Significant progress toward a settlement started once the union understood USEC's long-term plans and the company realized how strongly the union felt about issues such as health care and pension, Owens said. He thanked USEC President William "Nick" Timbers for trying to understand union views.

"I credit him for recognizing that and acting in a manner that he felt was fair and equitable toward the union," he said.

The extent of friction over job flexibility hinges heavily on front-line supervisors who assign tasks, said Rob Ervin, a union instrument mechanic and 15-year plant employee.

"It will depend on whether they want to be realistic with it or if the supervisors decide to abuse it," he said. "Some of the foremen are pretty level-headed guys, and I don't think that will be a problem with them."

Supervisors who were hired just before the strike began had to jump into union jobs rather than overseeing work, he said, adding that some may have gained a better understanding of union work.

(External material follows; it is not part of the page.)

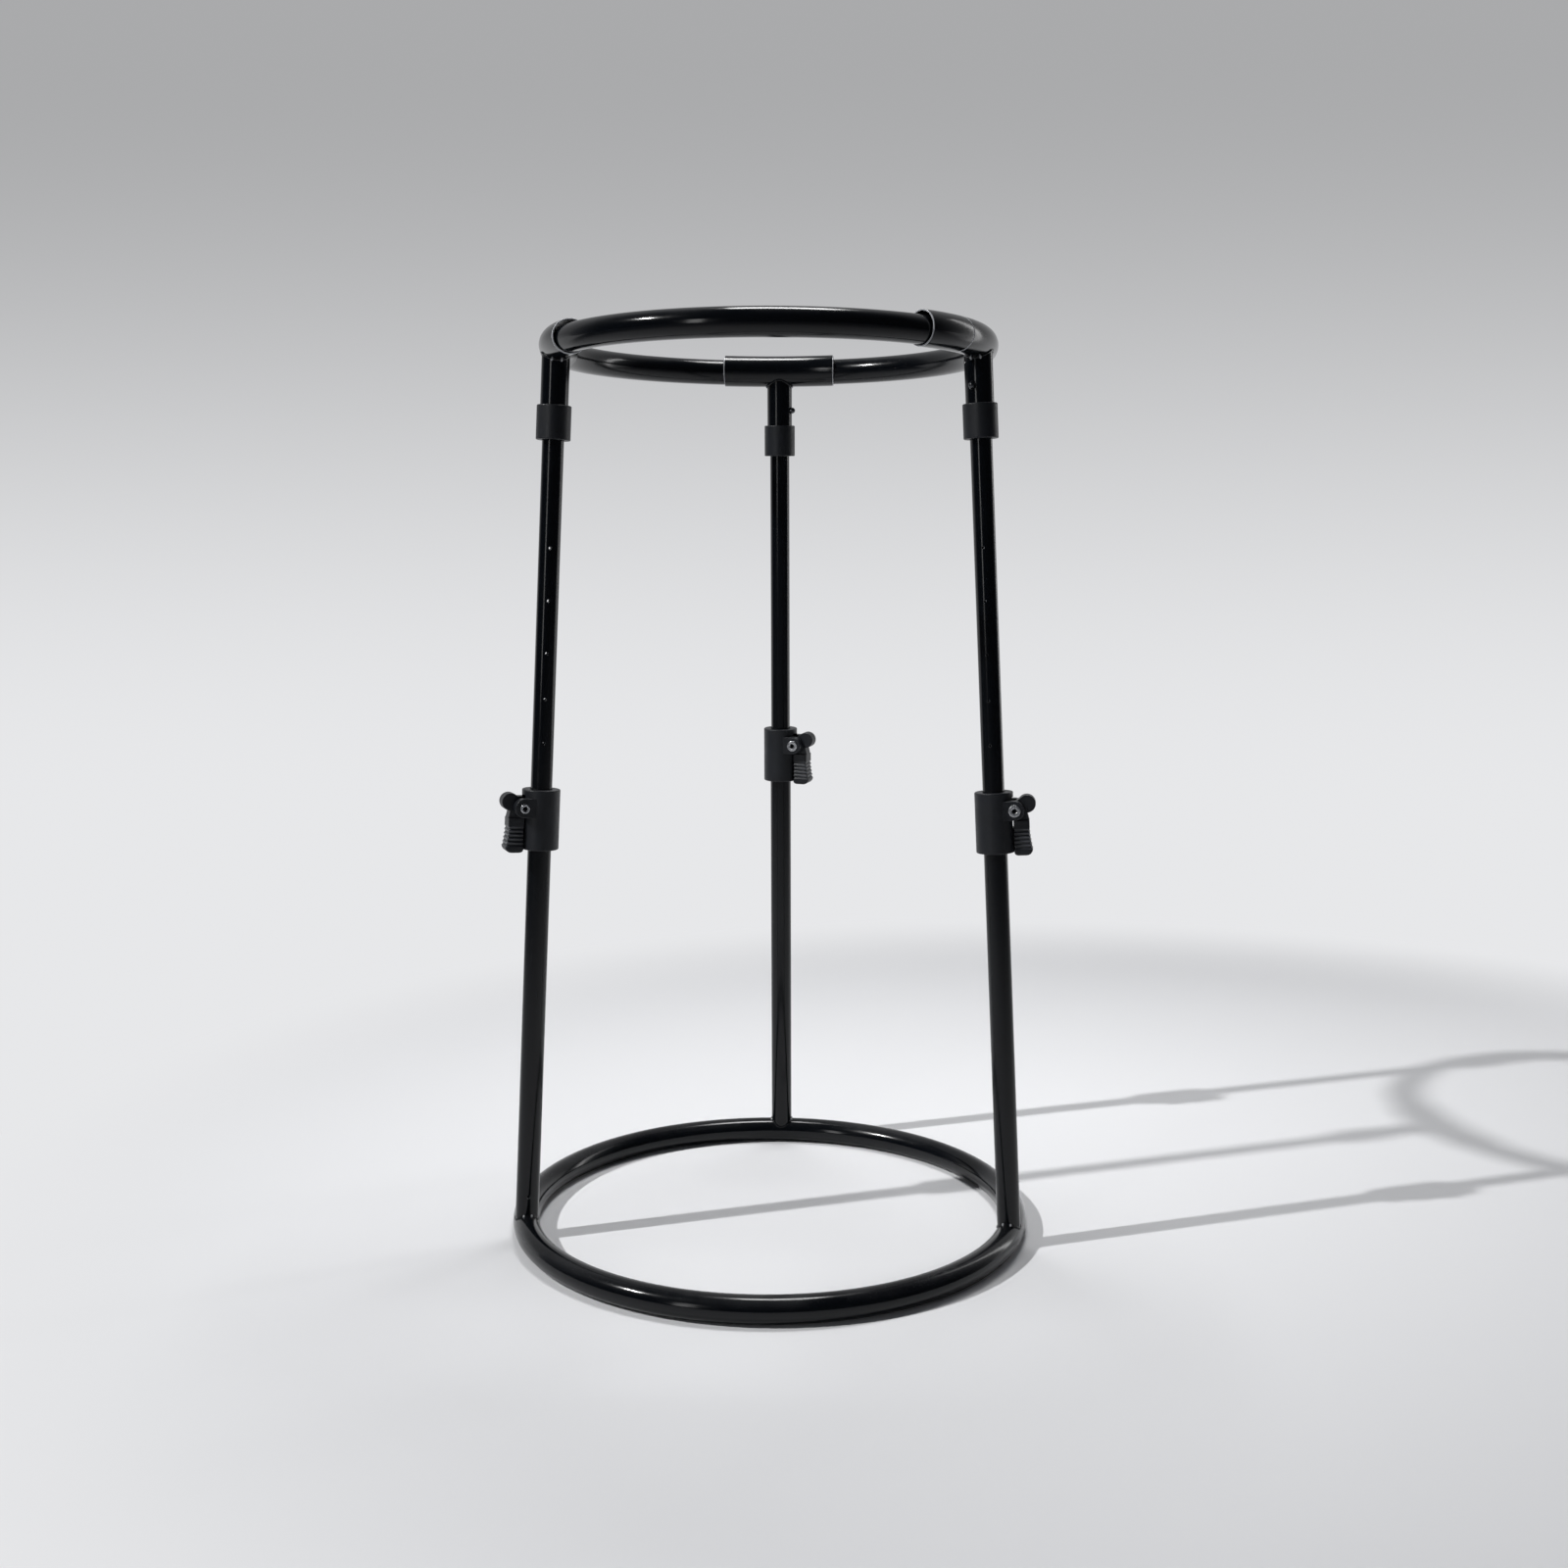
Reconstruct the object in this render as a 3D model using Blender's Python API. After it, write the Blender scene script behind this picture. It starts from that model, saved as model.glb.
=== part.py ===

Though some were starting, Owens said other workers retired during the strike and he regrets that they had to go out on a negative note. To make up for that, the union will have a retirement celebration soon for those workers, Owens said.

USEC set these orientation sessions today at Heath High School for union members before they return to work:

7 a.m. for maintenance, stores, waste management and field services employees. Reporting time, 6:30 a.m.

8 a.m. for operations and fire services employees. Reporting time, 7:30 a.m.

Owens said the orientation will include training covering access to the plant, because there have been security modifications added since the work stoppage. Bomb detectors and X-ray machines that all workers must pass through were installed during the past months. Owens said the modifications were made in response to the Sept. 11 attacks and the continuing terror threat

The company reminds employees to bring security badges and dosimeters with them to the orientation. Lunch will be provided.